The way Father handled the situation was bound to melt Uncle’s heart. Had Father raked up the past, or had he tried to defend himself and point out Uncle’s mistake, things might have got worse than they already were. But Father handled it so beautifully and with such generosity that no sooner had he said the few words that he wanted to than he and Uncle were back to being good friends, just as before—so much so that Father turned to me and said, “Now, son, you go back home. I’m going to spend a few days with my brother. It’s been ages since the two of us were together!”

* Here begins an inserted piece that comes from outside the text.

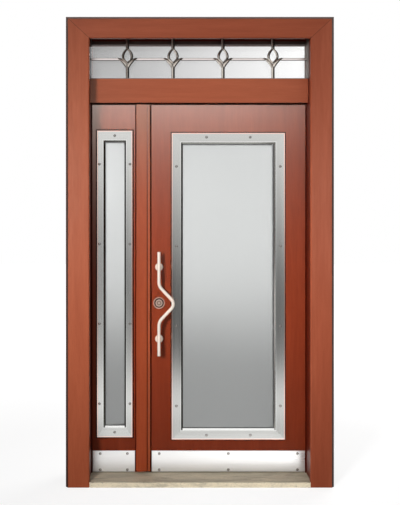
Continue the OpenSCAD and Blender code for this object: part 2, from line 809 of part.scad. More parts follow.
// The upper half of the bar's axis as [x, z, heading]. The heading is the angle away from straight
// down, towards +X. The bar runs straight, round the outer bend, along the leg and into the middle.
half_axis = concat(
    [[0, pull_len / 2 - bar_edge, 0]],
    [for (i = [0 : bar_steps]) let (a = leg_angle * i / bar_steps)
        [bend_r_end * (1 - cos(a)), bend_h + end_run - bend_r_end * sin(a), a]],
    [for (i = [0 : bar_steps]) let (a = leg_angle * (1 - i / bar_steps))
        [bend_out - bend_r_mid / cos(leg_angle) + bend_r_mid * cos(a), bend_r_mid * sin(a), a]]
);
bar_axis = concat(half_axis, [for (i = [len(half_axis) - 2 : -1 : 0])
    [half_axis[i][0], -half_axis[i][1], -half_axis[i][2]]]);

function bar_ring(p, r) = [for (i = [0 : bar_sides - 1]) let (a = 360 * i / bar_sides)
    [p[0] + r * cos(a) * cos(p[2]), r * sin(a), p[1] + r * cos(a) * sin(p[2])]];

// The bent bar, its axis in the X-Z plane and its bend towards +X
module bent_bar() {
    end = [0, pull_len / 2, 0];
    rings = concat([bar_ring(end, pull_d / 2 - bar_edge)],
                   [for (p = bar_axis) bar_ring(p, pull_d / 2)],
                   [bar_ring([0, -end[1], 0], pull_d / 2 - bar_edge)]);
    last = len(rings) - 1;
    polyhedron([for (r = rings) each r], concat(
        [[for (k = [0 : bar_sides - 1]) k]],
        [for (i = [0 : last - 1], k = [0 : bar_sides - 1]) let (n = (k + 1) % bar_sides)
            [bar_sides * i + k, bar_sides * (i + 1) + k, bar_sides * (i + 1) + n, bar_sides * i + n]],
        [[for (k = [bar_sides - 1 : -1 : 0]) bar_sides * last + k]]), convexity = 6);
}

module pull_bar() { translate([0, -pull_out, 0]) bent_bar(); }

// The two posts of a pull bar, with the discs at their feet in the plane y = 0.
// Each post ends in a saddle against the bar.
module pull_posts() {
    difference() {
        for (s = [-1, 1])
            translate([0, 0, s * post_pitch / 2]) rotate([90, 0, 0]) rotate_extrude()
                polygon([[0, 0], [disc_d / 2, 0], [disc_d / 2, disc_t - 2], [disc_d / 2 - 2, disc_t],
                         [post_d / 2, disc_t], [post_d / 2, pull_out], [0, pull_out]]);
        translate([0, -pull_out, -pull_len / 2]) cylinder(d = pull_d, h = pull_len);
    }
}

module at_outer_pull() { translate([pull_x, leaf_y, pull_z]) children(); }
module at_inner_pull() { translate([pull_x, wall_t, pull_z]) mirror([0, 1, 0]) children(); }

module pull_bar_outer() { color("linen") at_outer_pull() pull_bar(); }
module pull_bar_inner() { color("linen") at_inner_pull() pull_bar(); }
module pull_posts_outer() { color("silver") at_outer_pull() pull_posts(); }
module pull_posts_inner() { color("silver") at_inner_pull() pull_posts(); }

// ---------------------------------------------------------------- nodes

threshold();
jamb_left();
jamb_right();
frame_head();
transom_rail();
casing_left();
casing_right();
casing_head();
inner_casing_left();
inner_casing_right();
inner_casing_head();
fan_lining_head();
fan_lining_left();
fan_lining_right();
fan_lining_sill();
fan_glass();
fan_beads();
fan_bar();
fan_rod_1();
fan_rod_2();
fan_rod_3();
fan_rod_4();
side_leaf();
side_glass();
side_trim_outer();
side_trim_inner();
side_kick_outer();
side_kick_inner();
cover_strip();
side_hinges();
strike_plate();
flush_bolts();
main_hinge_posts();
main_leaf();
main_glass();
main_trim_outer();
main_trim_inner();
main_kick_outer();
main_kick_inner();
pull_bar_outer();
pull_bar_inner();
pull_posts_outer();
pull_posts_inner();
lock_rosette_outer();
lock_rosette_inner();
lock_cylinder();
lock_faceplate();
main_hinge_flaps();
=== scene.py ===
"""Looks, light and camera for the entrance door set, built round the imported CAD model.

Lengths are in metres, +X is to the right, +Y into the building and +Z up. Places come from the CAD
nodes' boxes. Tones are 8-bit screen values."""
import math

import bpy
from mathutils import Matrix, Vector

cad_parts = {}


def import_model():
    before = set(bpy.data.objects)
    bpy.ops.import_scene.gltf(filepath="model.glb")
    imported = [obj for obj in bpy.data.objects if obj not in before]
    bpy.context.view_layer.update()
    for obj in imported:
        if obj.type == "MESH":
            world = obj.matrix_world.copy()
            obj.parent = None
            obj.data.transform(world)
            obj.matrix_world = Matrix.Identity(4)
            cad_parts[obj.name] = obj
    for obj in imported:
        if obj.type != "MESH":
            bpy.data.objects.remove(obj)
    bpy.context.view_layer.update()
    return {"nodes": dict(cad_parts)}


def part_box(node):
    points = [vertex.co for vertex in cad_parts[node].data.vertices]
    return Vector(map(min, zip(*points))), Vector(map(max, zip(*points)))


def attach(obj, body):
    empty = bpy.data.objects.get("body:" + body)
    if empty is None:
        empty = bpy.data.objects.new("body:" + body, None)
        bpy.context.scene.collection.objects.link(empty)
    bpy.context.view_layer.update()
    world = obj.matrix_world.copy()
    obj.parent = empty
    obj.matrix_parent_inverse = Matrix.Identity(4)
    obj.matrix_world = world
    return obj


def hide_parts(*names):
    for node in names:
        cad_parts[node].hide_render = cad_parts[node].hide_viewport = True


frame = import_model()
nodes = frame["nodes"]
MM = 0.001


def low(node):
    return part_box(node)[0]


def high(node):
    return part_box(node)[1]


# ---------------------------------------------------------------- main lines, from the CAD

face_y = low("main_leaf").y
back_y = high("main_leaf").y
rail_foot = low("transom_rail").z


# ---------------------------------------------------------------- materials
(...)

You can’t imagine how pleased I was!”
“This was how my father handled a very trying situation,” Maulana Sahib concluded. “You might find it useful the next time you’re confronted with the temptation to react to someone whose behaviour you find irritating.”
Dealing with difficult situations isn’t easy, of course. It requires great wisdom, patience, large-heartedness and tact. How quickly we succumb to the temptation to react to such situations immediately and unthinkingly, completely forgetting that we’re doing ourselves much greater harm than the person we get angry or irritated with!
The course and quality of our lives are powerfully shaped by how we handle our irritations—and our negative emotions generally. This isn’t something that schools teach children about, though. Even parents often don’t do that these days.
But there’s plenty of literature now easily available on handling difficult situations—from both religious and secular perspectives—that can provide you useful tips if you are tired of constantly getting irritated and agitated and know how damaging it is—for you especially, and for others around you as well.
And, in addition to that, we all know people—relatives or friends like Maulana Abdul Latif—who’ll be only too happy to share with us stories of how they and their loved ones have skilfully handled trying situations, stories that can inspire us to learn to deal with our irritations more gently and sensibly.